→ **JOB**: Your task is to output the data exactly as it stands.

→ **DATA PROVIDED**:
^^^^^^^^

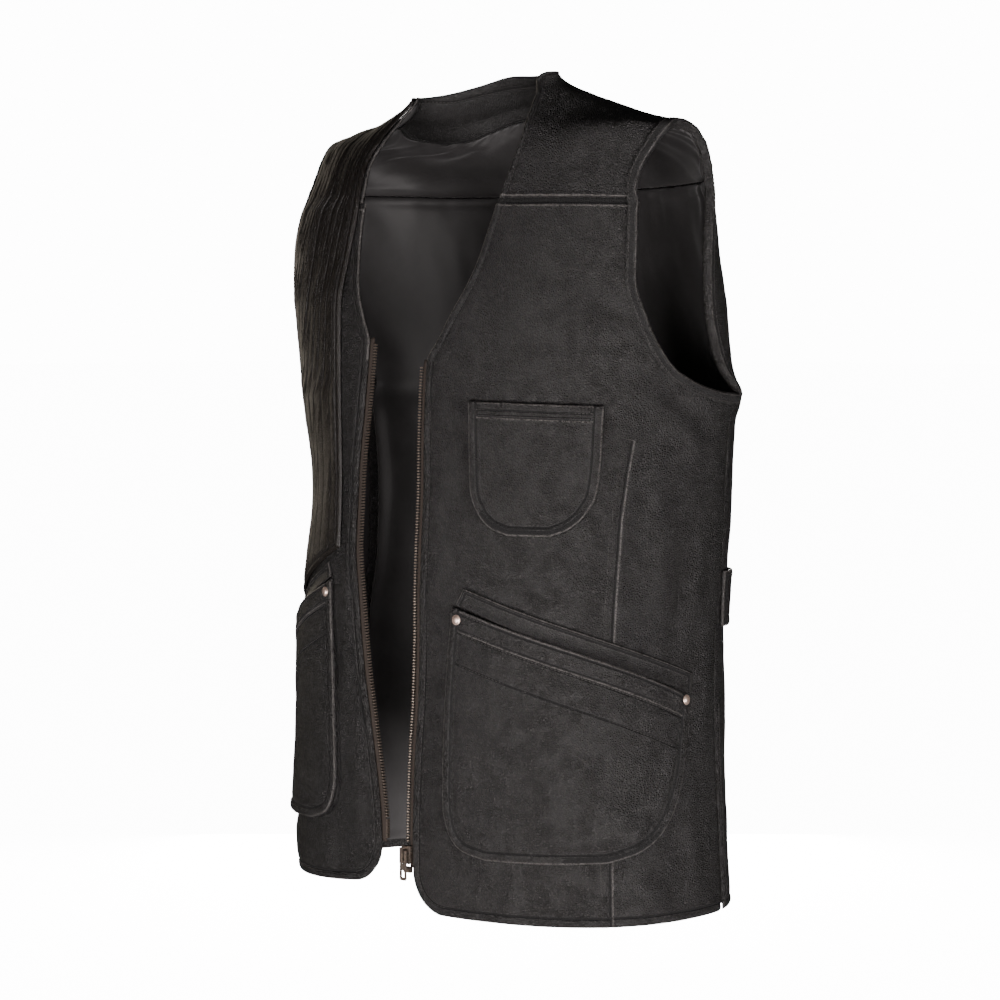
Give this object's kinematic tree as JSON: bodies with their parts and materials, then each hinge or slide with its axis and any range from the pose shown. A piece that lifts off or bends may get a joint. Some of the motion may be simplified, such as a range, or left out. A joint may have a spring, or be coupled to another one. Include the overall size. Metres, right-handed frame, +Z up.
{
  "type": "leather shooting vest, worn form",
  "caption": "Sleeveless front-zip leather vest in worn form, hollow inside, with a V neck, quilted shooting patch, chest pocket and slanted bellows pockets.",
  "frame": {"origin": "between the shoulders, at the level where the yoke bears on the wearer's shoulders", "axes": "+Z up, the front faces -Y, the wearer's left is +X"},
  "size_m": [0.4404, 0.2903, 0.7071],
  "materials": {
    "leather": "grained, semi-matt, dark brown-black",
    "leather_trim": "smooth edge leather",
    "satin_lining": "black satin",
    "zip_brass": "antique brass",
    "rivet_copper": "antique copper",
    "zip_tape": "dark brown woven tape"
  },
  "bodies": {
    "vest": {"front_left": "leather", "front_right": "leather", "back": "leather", "yoke": "leather", "shooting_patch": "leather", "chest_pocket": "leather", "chest_pocket_gusset": "leather_trim", "lower_pocket_left": "leather", "lower_pocket_left_gusset": "leather_trim", "lower_pocket_right": "leather", "lower_pocket_right_gusset": "leather_trim", "pocket_band_left": "leather_trim", "pocket_band_right": "leather_trim", "side_tab_left": "leather_trim", "side_tab_right": "leather_trim", "armhole_binding_left": "leather_trim", "armhole_binding_right": "leather_trim", "neck_facing": "leather_trim", "lining_yoke": "satin_lining", "lining_back": "satin_lining", "zip_tape_left": "zip_tape", "zip_tape_right": "zip_tape", "zip_teeth_left": "zip_brass", "zip_teeth_right": "zip_brass", "zip_slider": "zip_brass", "zip_box": "zip_brass", "zip_pin": "zip_brass", "rivet_front_left": "rivet_copper", "rivet_side_left": "rivet_copper", "rivet_front_right": "rivet_copper", "rivet_side_right": "rivet_copper"},
    "pull": {"zip_pull": "zip_brass"}
  },
  "joints": [
    {"name": "pull_swing", "type": "hinge", "parent": "vest", "child": "pull", "pos_m": [0.01741, -0.1287, -0.6219], "axis": [-0.9997, -0.0225, 0], "range_deg": [0, 95]}
  ]
}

^^^^^^^^

→ **SOLUTION BELOW**:
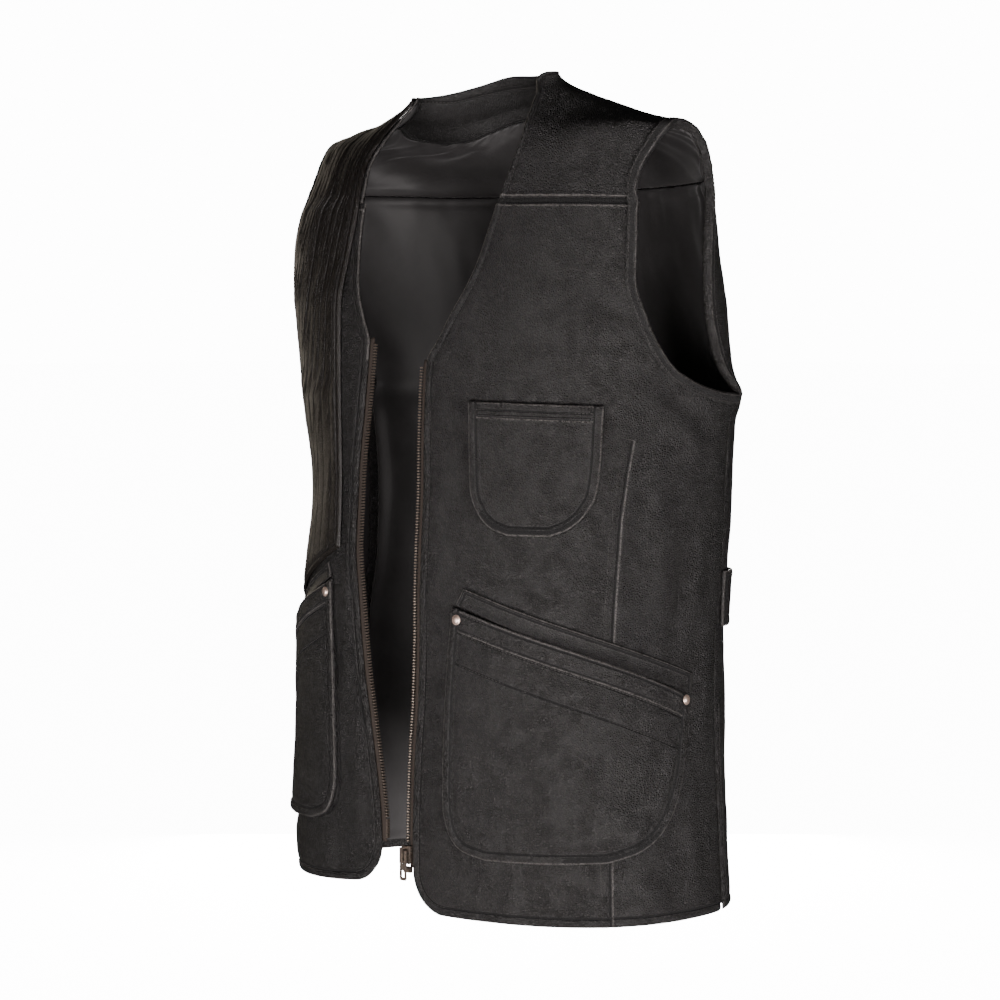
Give this object's kinematic tree as JSON: bodies with their parts and materials, then each hinge or slide with its axis and any range from the pose shown. A piece that lifts off or bends may get a joint. Some of the motion may be simplified, such as a range, or left out. A joint may have a spring, or be coupled to another one. Include the overall size. Metres, right-handed frame, +Z up.
{
  "type": "leather shooting vest, worn form",
  "caption": "Sleeveless front-zip leather vest in worn form, hollow inside, with a V neck, quilted shooting patch, chest pocket and slanted bellows pockets.",
  "frame": {"origin": "between the shoulders, at the level where the yoke bears on the wearer's shoulders", "axes": "+Z up, the front faces -Y, the wearer's left is +X"},
  "size_m": [0.4404, 0.2903, 0.7071],
  "materials": {
    "leather": "grained, semi-matt, dark brown-black",
    "leather_trim": "smooth edge leather",
    "satin_lining": "black satin",
    "zip_brass": "antique brass",
    "rivet_copper": "antique copper",
    "zip_tape": "dark brown woven tape"
  },
  "bodies": {
    "vest": {"front_left": "leather", "front_right": "leather", "back": "leather", "yoke": "leather", "shooting_patch": "leather", "chest_pocket": "leather", "chest_pocket_gusset": "leather_trim", "lower_pocket_left": "leather", "lower_pocket_left_gusset": "leather_trim", "lower_pocket_right": "leather", "lower_pocket_right_gusset": "leather_trim", "pocket_band_left": "leather_trim", "pocket_band_right": "leather_trim", "side_tab_left": "leather_trim", "side_tab_right": "leather_trim", "armhole_binding_left": "leather_trim", "armhole_binding_right": "leather_trim", "neck_facing": "leather_trim", "lining_yoke": "satin_lining", "lining_back": "satin_lining", "zip_tape_left": "zip_tape", "zip_tape_right": "zip_tape", "zip_teeth_left": "zip_brass", "zip_teeth_right": "zip_brass", "zip_slider": "zip_brass", "zip_box": "zip_brass", "zip_pin": "zip_brass", "rivet_front_left": "rivet_copper", "rivet_side_left": "rivet_copper", "rivet_front_right": "rivet_copper", "rivet_side_right": "rivet_copper"},
    "pull": {"zip_pull": "zip_brass"}
  },
  "joints": [
    {"name": "pull_swing", "type": "hinge", "parent": "vest", "child": "pull", "pos_m": [0.01741, -0.1287, -0.6219], "axis": [-0.9997, -0.0225, 0], "range_deg": [0, 95]}
  ]
}